This lesson is still being designed and assembled (Pre-Alpha version)

Exploring and Modeling High-Dimensional Data

High dimensional datasets, or tabular data with many features describing each observation of a dataset, are increasingly commonplace in many research domains. How can researchers find patterns and extract insights from such complex and information-rich data? In this workshop, we will explore several tried and true methods that can help data analysts better understand their high dimensional data including: principal component analysis, data visualization, and regularized multivariate regression. As a result of participating in this workshop learners should be able to…

Prerequisites

Learners are expected to have the follow prerequisite knowledge:

  • Introductory Python programming skills (variable assignments, how to create a function, for loops, etc.) and familiarity with the Pandas package. If you need a refresher on Python before taking this workshop, please review the lesson materials from this Introductory Python Carpentries workshop.
  • Familiarity with basic machine learning concepts including train/test splits and overfitting.

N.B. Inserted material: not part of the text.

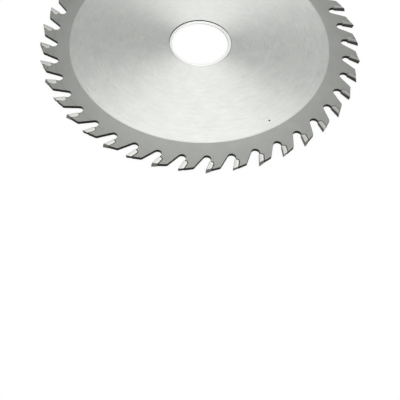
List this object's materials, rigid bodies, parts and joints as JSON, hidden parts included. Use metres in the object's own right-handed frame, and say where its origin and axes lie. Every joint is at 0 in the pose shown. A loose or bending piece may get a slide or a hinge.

For a refresher on machine learning basics, please review the lesson materials from the Intro to Machine Learning with Sklearn workshop

Schedule

Setup Download files required for the lesson
00:00 1. Exploring high dimensional data What is a high dimensional dataset?
00:22 2. The Ames housing dataset Here we introduce the data we’ll be analyzing
01:09 3. Predictive vs. explanatory regression What are the two different goals to keep in mind when fitting machine learning models?
What kinds of questions can be answered using linear regresion?
How can we evaluate a model’s ability to capture a true signal/relationship in the data versus spurious noise?
01:56 4. Model validity - relevant predictors What are the benfits/costs of including additional predictors in a regression model?
02:43 5. Model validity - regression assumptions How can we rigorously evaluate the validity and accuracy of a multivariate regression model?
What are the assumptions of linear regression models and why are they important?
How should we preprocess categorical predictors and sparse binary predictors?
03:30 6. Model interpretation and hypothesis testing How can multivariate models be used to detect interesting relationships found in nature?
How can we interpret statistical results with minor violations of model assumptions?
04:17 7. Feature selection with PCA How can PCA be used as a feature selection method?
05:04 8. Unpacking PCA What is the intuition behind how PCA works?
05:51 9. Regularization methods - lasso, ridge, and elastic net How can LASSO regularization be used as a feature selection method?
06:38 10. Exploring additional datasets How can we use everything we have learned to analyze a new dataset?
07:25 11. Introduction to High-Dimensional Clustering What is clustering?
Why is clustering important?
What are the challenges of clustering in high-dimensional spaces?
How do we implement K-means clustering in Python?
How do we evaluate the results of clustering?
07:55 12. Addressing challenges in high-dimensional clustering How can dimensionality reduction help in high-dimensional clustering?
What are specialized clustering algorithms for high-dimensional data?
How can we visualize high-dimensional data?
What insights can we gain from visualizing clusters?
08:25 Finish

The actual schedule may vary slightly depending on the topics and exercises chosen by the instructor.